Ketika beranjak dewasa, perhatian Cho-won tetaplah zebra dan Chochopie. Ibunya mulai memikirkan sesuatu untuk Cho-won. Ketika melihat Cho-won tertarik pada lari, sang ibu kemudian berpikir bahwa mungkin itu hal lain yang bisa dikembangkan dari Cho-won.
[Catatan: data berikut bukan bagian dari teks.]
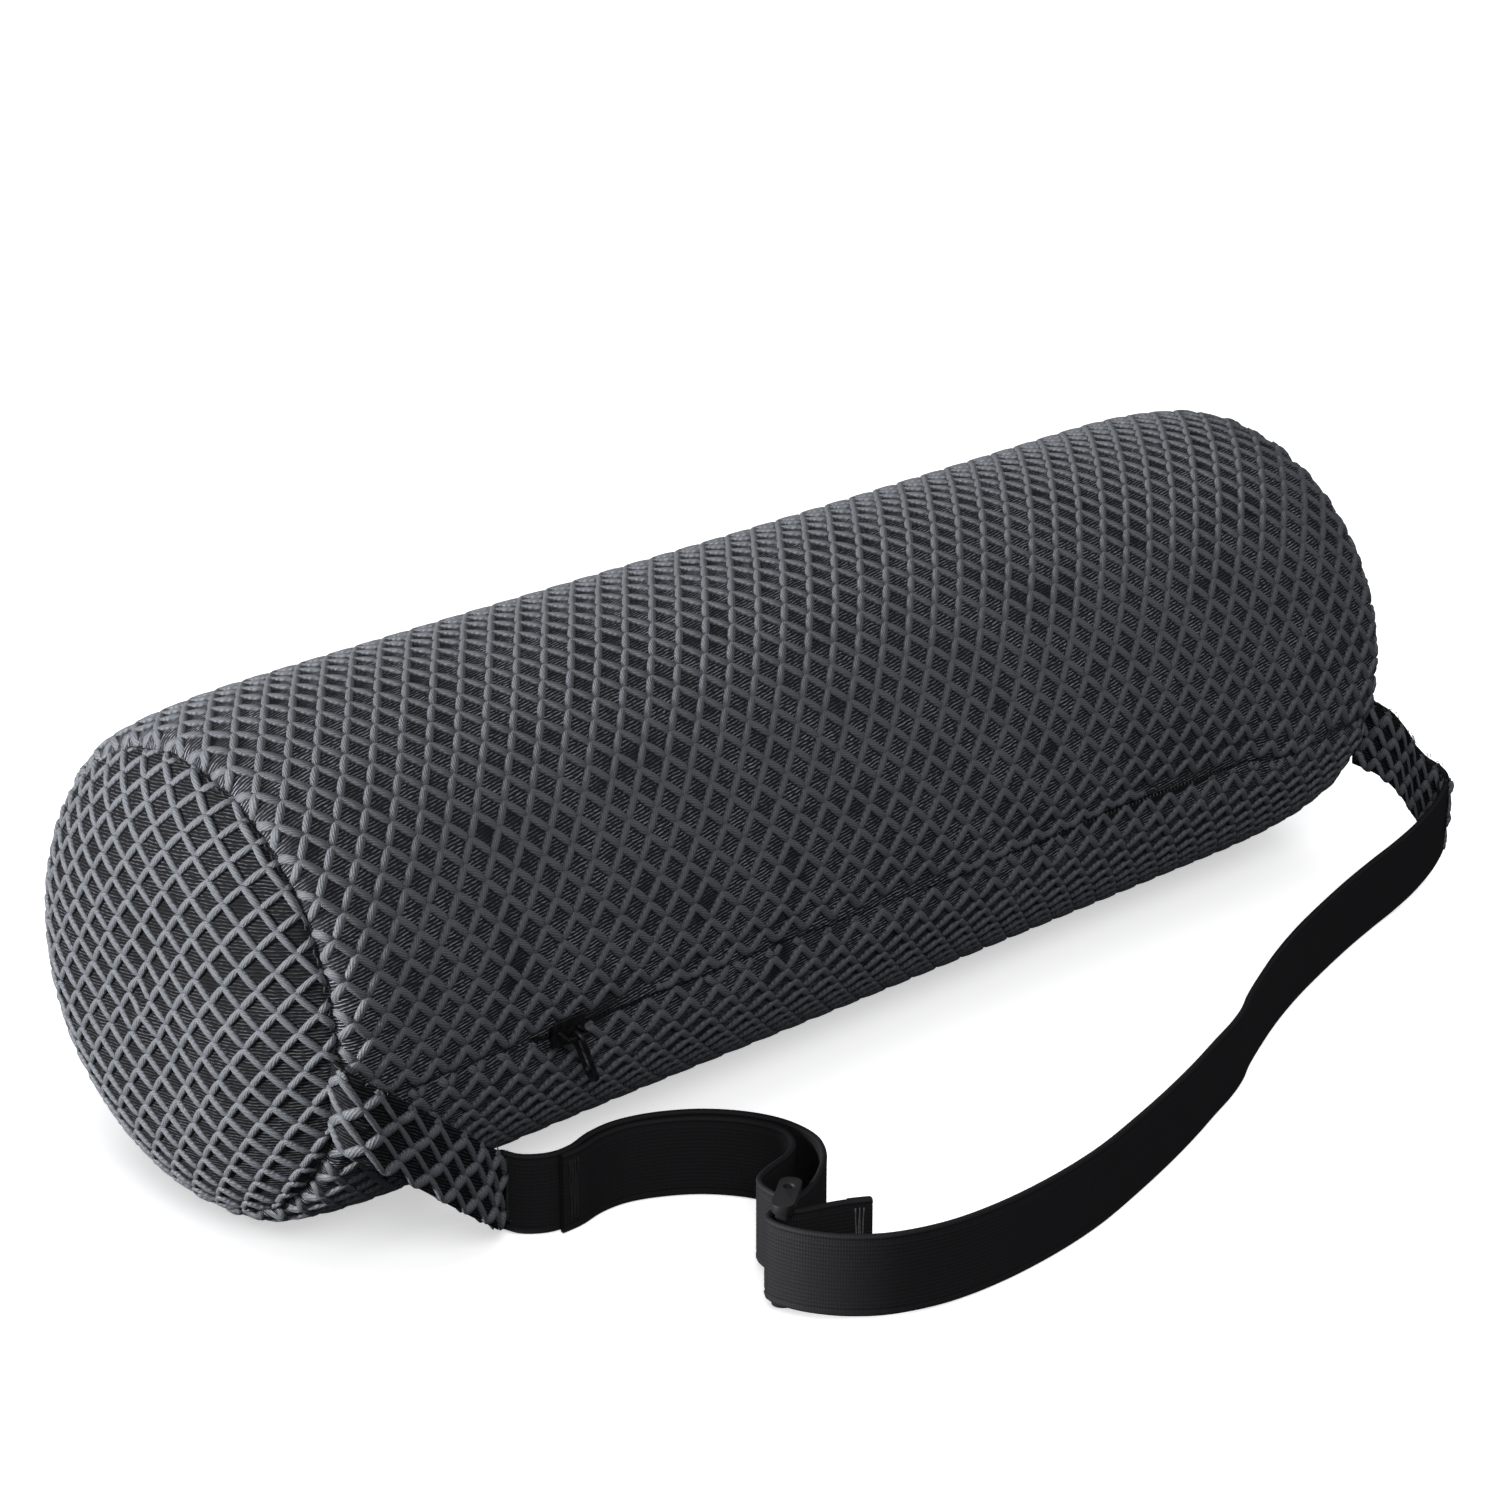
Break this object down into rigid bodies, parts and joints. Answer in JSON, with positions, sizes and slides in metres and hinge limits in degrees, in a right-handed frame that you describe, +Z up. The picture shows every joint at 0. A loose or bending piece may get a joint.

Ketika muncul pelatih baru di sekolah Cho-won, pelatih slengekan yang kena hukum sosial, ibu Cho-won pun merayunya agar mau melatih Cho-won. Ogah-ogahan, akhirnya ia memenuhi permintaan sang Ibu dan mengatakan kalau ibunya terlalu ambisius. Sang Ibu kemudian memikirkan banyak hal hingga jatuh sakit. Apakah benar ia terlalu ambisius? Apakah sebenarnya lari adalah keinginannya, bukan keinginan Cho-won? Hingga akhirnya, Cho-won dengan kemauannya sendiri, ikut marathon dan bisa tersenyum ketika difoto!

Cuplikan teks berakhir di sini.